Tue Jun 16 20:09:01 CEST 2009

On Sun, Jun 14, 2009 at 09:21:24PM +0100, Ted Harding wrote:
> On 14-Jun-09 18:56:01, Gabor Grothendieck wrote:
> > If read.csv's colClasses= argument is NOT used then read.csv accepts
> > double quoted numerics:
> > 
> > 1: > read.csv(stdin())
> > 0: A,B
> > 1: "1",1
> > 2: "2",2
> > 3:
> >   A B
> > 1 1 1
> > 2 2 2
> > 
> > However, if colClasses is used then it seems that it does not:
> > 
> >> read.csv(stdin(), colClasses = "numeric")
> > 0: A,B
> > 1: "1",1
> > 2: "2",2
> > 3:
> > Error in scan(file, what, nmax, sep, dec, quote, skip, nlines,
> > na.strings,  :
> >   scan() expected 'a real', got '"1"'
> > 
> > Is this really intended?  I would have expected that a csv file
> > in which each field is surrounded with double quotes is acceptable
> > in both cases.

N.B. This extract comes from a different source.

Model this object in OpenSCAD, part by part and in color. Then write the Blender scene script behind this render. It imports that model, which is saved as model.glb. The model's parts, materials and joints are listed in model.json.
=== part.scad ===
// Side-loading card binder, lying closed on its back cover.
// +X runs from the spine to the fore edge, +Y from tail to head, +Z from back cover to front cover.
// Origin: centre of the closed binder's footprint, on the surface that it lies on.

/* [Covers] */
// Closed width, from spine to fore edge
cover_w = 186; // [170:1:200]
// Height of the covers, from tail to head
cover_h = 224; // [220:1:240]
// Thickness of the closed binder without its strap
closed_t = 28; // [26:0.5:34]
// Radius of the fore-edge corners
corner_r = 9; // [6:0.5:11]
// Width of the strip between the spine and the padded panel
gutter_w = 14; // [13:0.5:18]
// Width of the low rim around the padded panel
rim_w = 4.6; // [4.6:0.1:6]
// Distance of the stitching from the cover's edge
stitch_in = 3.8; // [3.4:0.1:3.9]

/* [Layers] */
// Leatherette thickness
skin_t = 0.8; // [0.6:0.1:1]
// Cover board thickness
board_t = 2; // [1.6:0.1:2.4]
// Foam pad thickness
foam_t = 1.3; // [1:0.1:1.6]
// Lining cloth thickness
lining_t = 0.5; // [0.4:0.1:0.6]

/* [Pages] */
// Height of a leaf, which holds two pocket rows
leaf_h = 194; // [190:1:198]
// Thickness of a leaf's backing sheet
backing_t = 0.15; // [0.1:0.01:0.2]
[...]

This may be documented as is yet seems undesirable
> > from both a consistency viewpoint and the viewpoint that it should
> > be possible to double quote fields in a csv file.
> 
> Well, the default for colClasses is NA, for which ?read.csv says:
>   [...]
>   Possible values are 'NA' (when 'type.convert' is used),
>   [...]
> and then ?type.convert says:
>   This is principally a helper function for 'read.table'. Given a
>   character vector, it attempts to convert it to logical, integer,
>   numeric or complex, and failing that converts it to factor unless
>   'as.is = TRUE'.  The first type that can accept all the non-missing
>   values is chosen.
> 
> It would seem that type 'logical' won't accept integer (naively one
> might expect 1 --> TRUE, but see experiment below), so the first
> acceptable type for "1" is integer, and that is what happens.
> So it is indeed documented (in the R[ecursive] sense of "documented" :))
> 
> However, presumably when colClasses is used then type.convert() is
> not called, in which case R sees itself being asked to assign a
> character entity to a destination which it has been told shall be
> integer, and therefore, since the default for as.is is
>   as.is = !stringsAsFactors
> but for this ?read.csv says that stringsAsFactors "is overridden
> bu [sic] 'as.is' and 'colClasses', both of which allow finer
> control.", so that wouldn't come to the rescue either.
> 
> Experiment:
>   X <-logical(10)
>   class(X)
>   # [1] "logical"
>   X[1]<-1
>   X
>   # [1] 1 0 0 0 0 0 0 0 0 0
>   class(X)
>   # [1] "numeric"
> so R has converted X from class 'logical' to class 'numeric'
> on being asked to assign a number to a logical; but in this
> case its hands were not tied by colClasses.
> 
> Or am I missing something?!!

In my opinion, you explain, how it happens that there is a difference
in the behavior between
  read.csv(stdin(), colClasses = "numeric")
and
  read.csv(stdin())
but not, why it is so.

The algorithm "use the smallest type, which accepts all non-missing values"
may well be applied to the input values either literally or after removing
the quotes. Is there a reason, why
  read.csv(stdin(), colClasses = "numeric")
removes quotes from the input values and
  read.csv(stdin())
does not?

Using double-quote characters is a part of the definition of CSV file, see,
for example
  http://en.wikipedia.org/wiki/Comma_separated_values
where one may find
  Fields may always be enclosed within double-quote characters, whether necessary or not.

Petr.